Section 23 (b) would authorize the Comptroller General to audit and settle accounts on the basis merely of spot checks, sampling, and other checking processes. The wording of this subsection is not calculated to induce confidence in the results of the audit. Aside from that, the desirability of a selective audit is recognized by GAO. I personally am aware of no provision of existing law which requires the Office to make a 100 percent detailed audit. Every auditor audits as little or as much as necessary to satisfy himself of the validity of the account under audit. However, the extent to which GAO must examine the accounts of the administrative agencies depends to a considerable degree upon the adequacy of administrative accounting and other administrative controls and practices. As the joint accounting program continues it may be possible more and more for the GAO to rely safely upon selective audit. If any clarification or congressional sanction of this phase of the problem proves desirable or necessary, it will be developed as part of the joint accounting program and presented to the Congress.

Section 24 contemplates the issuance of regulations prepared jointly by the Secretary of the Treasury and the Comptroller General covering the receipt and withdrawal of public money. We fully expect that the objective sought will be achieved through the steps now in progress under the joint accounting program, including recommendations for any new legislation necessary to improve and simplify the existing system. However, the procedure proposed by S. 2054 which would require action not only by the Secretary of the Treasury and the Comptroller General but by the President seems cumbersome and unwieldy.

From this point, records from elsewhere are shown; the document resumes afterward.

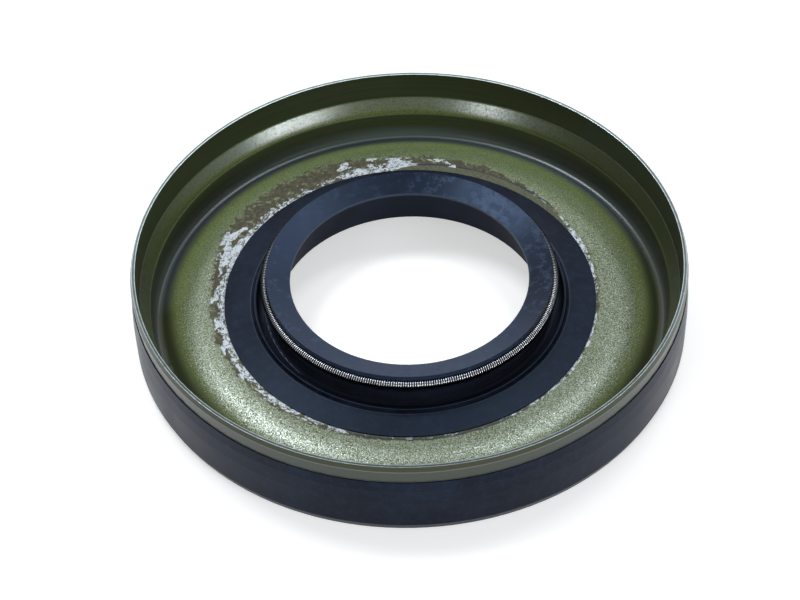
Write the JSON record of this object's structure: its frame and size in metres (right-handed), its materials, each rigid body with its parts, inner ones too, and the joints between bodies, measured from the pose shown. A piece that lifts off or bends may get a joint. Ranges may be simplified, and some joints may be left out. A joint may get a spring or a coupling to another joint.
{
  "type": "radial shaft seal",
  "caption": "Spring-loaded radial shaft seal: stepped steel case, rubber-covered outside wall, moulded sealing lip and garter spring.",
  "frame": {"origin": "on the shaft's axis, at the flat rubber heel that the seal stands on", "axes": "+Z along the shaft's axis from the heel towards the open, lubricant side; the seal is a body of revolution, so +X and +Y are any two radial directions at right angles"},
  "size_m": [0.0802, 0.0802, 0.013],
  "materials": {
    "primed_steel": "olive-green primer with a fine grain",
    "black_rubber": "moulded, satin blue-black",
    "spring_steel": "bright drawn wire"
  },
  "bodies": {
    "root": {"steel_case": "primed_steel", "rubber_body": "black_rubber", "garter_spring": "spring_steel"}
  },
  "joints": []
}
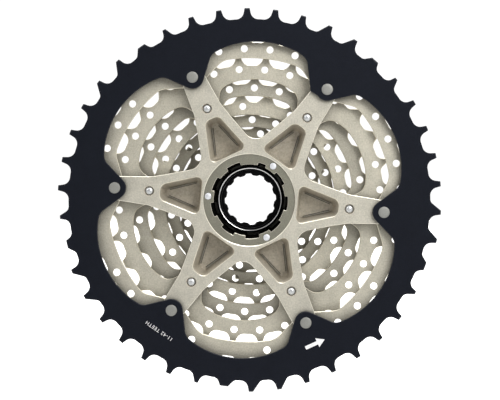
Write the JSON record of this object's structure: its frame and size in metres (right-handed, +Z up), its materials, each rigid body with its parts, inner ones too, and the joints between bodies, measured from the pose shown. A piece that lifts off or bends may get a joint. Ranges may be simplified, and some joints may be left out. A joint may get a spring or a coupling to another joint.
{
  "type": "cassette sprocket",
  "caption": "Stacked bicycle chain sprockets riveted to a six-armed splined spider, with loose small sprockets and a threaded lock ring.",
  "frame": {"origin": "on the axle line, in the plane of the spider's hub face that rests on the freehub's shoulder", "axes": "+Y along the axle, away from the wheel, towards the lock ring; -Y towards the spokes; +Z up; +X to the right when the spoke side is seen from behind"},
  "size_m": [0.1716, 0.0398, 0.1718],
  "materials": {
    "black_sprocket": "satin",
    "nickel_sprocket": "satin",
    "champagne_alloy": "satin",
    "rivet_steel": "satin",
    "washer_steel": "satin",
    "black_polymer": "matte",
    "lock_ring_black": "satin"
  },
  "bodies": {
    "cluster": {"sprocket_42t": "black_sprocket", "sprocket_37t": "nickel_sprocket", "sprocket_32t": "nickel_sprocket", "sprocket_28t": "nickel_sprocket", "sprocket_24t": "nickel_sprocket", "sprocket_21t": "nickel_sprocket", "sprocket_18t": "nickel_sprocket", "sprocket_15t": "nickel_sprocket", "spider": "champagne_alloy", "rivet_collar_1": "champagne_alloy", "rivet_collar_2": "champagne_alloy", "rivet_collar_3": "champagne_alloy", "rivet_collar_4": "champagne_alloy", "rivet_collar_5": "champagne_alloy", "rivet_collar_6": "champagne_alloy", "outer_rivet_1": "rivet_steel", "outer_rivet_2": "rivet_steel", "outer_rivet_3": "rivet_steel", "outer_rivet_4": "rivet_steel", "outer_rivet_5": "rivet_steel", "outer_rivet_6": "rivet_steel", "inner_rivet_1": "rivet_steel", "inner_rivet_2": "rivet_steel", "inner_rivet_3": "rivet_steel", "inner_rivet_4": "rivet_steel", "inner_rivet_5": "rivet_steel", "inner_rivet_6": "rivet_steel", "fixing_pin_1": "rivet_steel", "fixing_pin_2": "rivet_steel", "fixing_pin_3": "rivet_steel", "spacer_24_21": "black_polymer", "spacer_21_18": "black_polymer", "spacer_18_15": "black_polymer"},
    "second_sprocket": {"sprocket_13t": "nickel_sprocket"},
    "smallest_sprocket": {"sprocket_11t": "nickel_sprocket"},
    "ring_washer": {"lock_ring_washer": "washer_steel"},
    "ring": {"lock_ring": "lock_ring_black"}
  },
  "joints": [
    {"name": "second_sprocket_slide", "type": "slide", "parent": "cluster", "child": "second_sprocket", "axis": [0, 1, 0], "range_m": [0, 0.01]},
    {"name": "smallest_sprocket_slide", "type": "slide", "parent": "second_sprocket", "child": "smallest_sprocket", "axis": [0, 1, 0], "range_m": [0, 0.01]},
    {"name": "lock_ring_travel", "type": "slide", "parent": "smallest_sprocket", "child": "ring_washer", "axis": [0, 1, 0], "range_m": [0, 0.00687]},
    {"name": "lock_ring_turn", "type": "hinge", "parent": "ring_washer", "child": "ring", "pos_m": [0, 0.03, 0], "axis": [0, 1, 0], "range_deg": [0, 2340]}
  ],
  "couplings": [
    {"joint": "lock_ring_turn", "follows": "lock_ring_travel", "rad_per_m": 5936.9}
  ]
}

We have particular concern with section 22 (a) of S. 2054 which authorizes the Secretary of the Treasury, in consultation with the Comptroller General, to issue for the guidance of disbursing and certifying officers regulations and opinions as to the application, scope, and availability of appropriations made by Congress.

This section, in our opinion, is one of the most dangerous in the whole bill. It would result in a wholly impractical division of responsibility and a watering down to the point of futility of the present control exercised by the General Accounting Office for the Congress over Government expenditures. This proposal is not even based upon a recommendation of the Hoover Commission, but apparently upon one of the task force recommendations which were repudiated even by the majority of the Commission. Its utter lack of feasibility suggests that those conceiving the proposal may have been unaware of its effect.

Under existing law, disbursing officers, certain certifying officers, and heads of agencies may apply for a decision of the Comptroller General upon any question involving a payment to be made by or under them. The questions raised and the decisions rendered by the Comptroller General in many instances involve availability of appropriations. Presumably, it is the purpose of this proposal in section 22 (a) to divest the Comptroller General of his authority to render binding decisions on at least this class of questions-if not all classesand to supplant it with authority to consult on such matters with the Secretary of the Treasury, who is to issue regulations and opinions. Aside from the utter impracticability of such an arrangement, one thing is certain. In actual operation, it would result in giving the executive branch full authority to determine according to its own ideas the objects for which appropriations may be expended. This authority is presently vested in the Comptroller General. If Congress is to retain any effective control over expenditures beyond the date when it appropriates money, the power of the Comptroller General to make legal determinations binding on the executive branch as to the availability of appropriations for expenditures should never be relaxed. It has been stated to you that adoption of S. 2054 would result in a 50 to 75 percent reduction in the personnel of the General Accounting Office. As Mr. Warren indicated we have no idea where any such figure could have come from. As far as we are concerned, it must have come out of thin air. Mr. Warren has reduced the personnel of the General Accounting Office from 14,904 to 8,600, since 1946, a reduction of 42 percent. And it is his policy to continue to reduce it insofar as possible while still accomplishing the task of the Office.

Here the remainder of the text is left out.